§ EXERCISE DESCRIPTION: Return all of the lines below exactly as they are.

§ GIVEN MATERIAL:
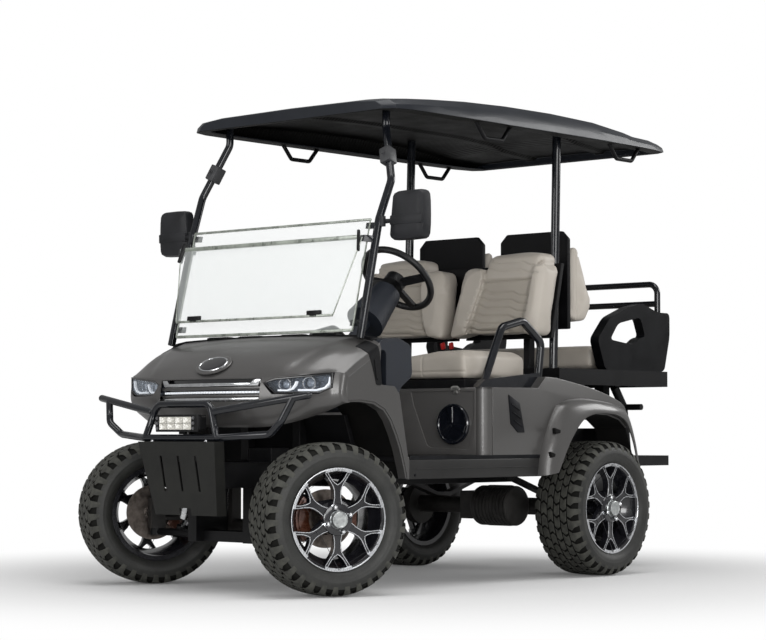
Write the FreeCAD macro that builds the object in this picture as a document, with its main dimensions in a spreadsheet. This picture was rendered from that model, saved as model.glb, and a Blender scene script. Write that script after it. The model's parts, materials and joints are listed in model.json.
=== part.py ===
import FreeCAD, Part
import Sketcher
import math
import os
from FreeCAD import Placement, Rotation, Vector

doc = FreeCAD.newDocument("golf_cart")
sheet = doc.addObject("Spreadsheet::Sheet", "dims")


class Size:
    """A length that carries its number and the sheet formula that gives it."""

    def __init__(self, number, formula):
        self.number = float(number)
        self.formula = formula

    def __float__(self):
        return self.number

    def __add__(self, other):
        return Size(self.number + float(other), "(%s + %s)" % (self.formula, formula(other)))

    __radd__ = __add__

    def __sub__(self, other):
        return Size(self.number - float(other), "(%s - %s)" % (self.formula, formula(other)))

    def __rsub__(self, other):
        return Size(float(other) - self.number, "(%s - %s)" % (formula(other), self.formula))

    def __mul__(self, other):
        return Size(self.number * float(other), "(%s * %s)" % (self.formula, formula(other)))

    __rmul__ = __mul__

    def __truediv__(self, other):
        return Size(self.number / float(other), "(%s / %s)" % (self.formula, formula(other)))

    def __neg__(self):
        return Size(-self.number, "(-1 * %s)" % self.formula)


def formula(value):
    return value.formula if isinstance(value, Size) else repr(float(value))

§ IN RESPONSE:
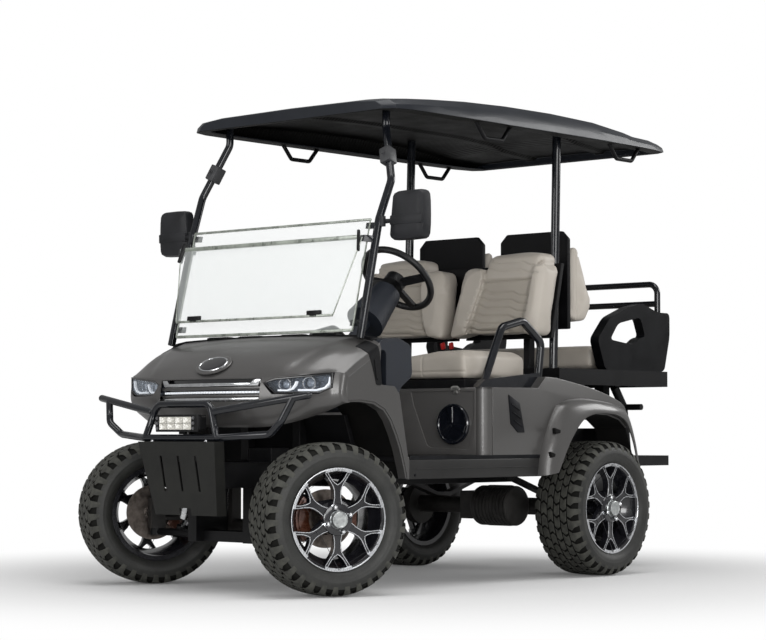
Write the FreeCAD macro that builds the object in this picture as a document, with its main dimensions in a spreadsheet. This picture was rendered from that model, saved as model.glb, and a Blender scene script. Write that script after it. The model's parts, materials and joints are listed in model.json.
=== part.py ===
import FreeCAD, Part
import Sketcher
import math
import os
from FreeCAD import Placement, Rotation, Vector

doc = FreeCAD.newDocument("golf_cart")
sheet = doc.addObject("Spreadsheet::Sheet", "dims")


class Size:
    """A length that carries its number and the sheet formula that gives it."""

    def __init__(self, number, formula):
        self.number = float(number)
        self.formula = formula

    def __float__(self):
        return self.number

    def __add__(self, other):
        return Size(self.number + float(other), "(%s + %s)" % (self.formula, formula(other)))

    __radd__ = __add__

    def __sub__(self, other):
        return Size(self.number - float(other), "(%s - %s)" % (self.formula, formula(other)))

    def __rsub__(self, other):
        return Size(float(other) - self.number, "(%s - %s)" % (formula(other), self.formula))

    def __mul__(self, other):
        return Size(self.number * float(other), "(%s * %s)" % (self.formula, formula(other)))

    __rmul__ = __mul__

    def __truediv__(self, other):
        return Size(self.number / float(other), "(%s / %s)" % (self.formula, formula(other)))

    def __neg__(self):
        return Size(-self.number, "(-1 * %s)" % self.formula)


def formula(value):
    return value.formula if isinstance(value, Size) else repr(float(value))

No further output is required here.